Target: Competitiveness, technology and knowledge transfer
Huge efforts have been made between Teagasc, ICBF and the Irish Farmers Journal Better Farm programme to create and demonstrate a pathway to the most efficient beef production systems. Results have been variable and while there are several examples of where huge progress has been made in on-farm efficiency, the reality is that many farms haven’t progressed. Considerable emphasis was put on this in Food Harvest 2020.
Verdict: remains A work in progress.
For the first three years of the past decade, farmgate prices continued the upward trend that had been in place for the previous three years.
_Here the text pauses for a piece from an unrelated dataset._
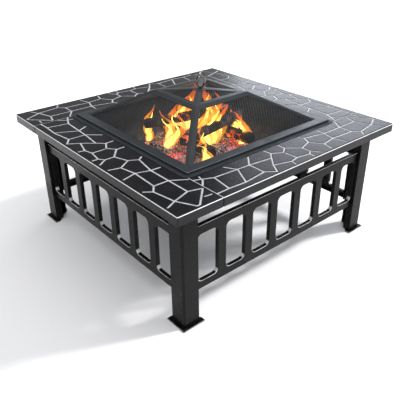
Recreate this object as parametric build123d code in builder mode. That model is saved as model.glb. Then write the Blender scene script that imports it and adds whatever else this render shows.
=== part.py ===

However, 2013 was the high point and the past two years have seen the lowest R3 steer price since 2011.
Since then it has been a downward trend and no matter how we reflect on it, Irish beef producers are in a worse place at the end of the decade than they were at the start of it.
We might have hoped with the big three Irish groups now also having a dominant position in Britain that Irish farmers would by now be getting prices close to their UK counterparts.
That hasn’t happened and the harsh reality is that with Farm to Fork being the platform for delivery of the next CAP, Brexit and the EU open for beef imports from across the world, the outlook for the next decade is also bleak.
To have any hope for economic sustainability, Irish farmgate prices need a stepped increase, similar to what happened at the start of the last decade.
Perhaps a grass-fed PGI will be the tool that delivers the premium that has been elusive over the past decade.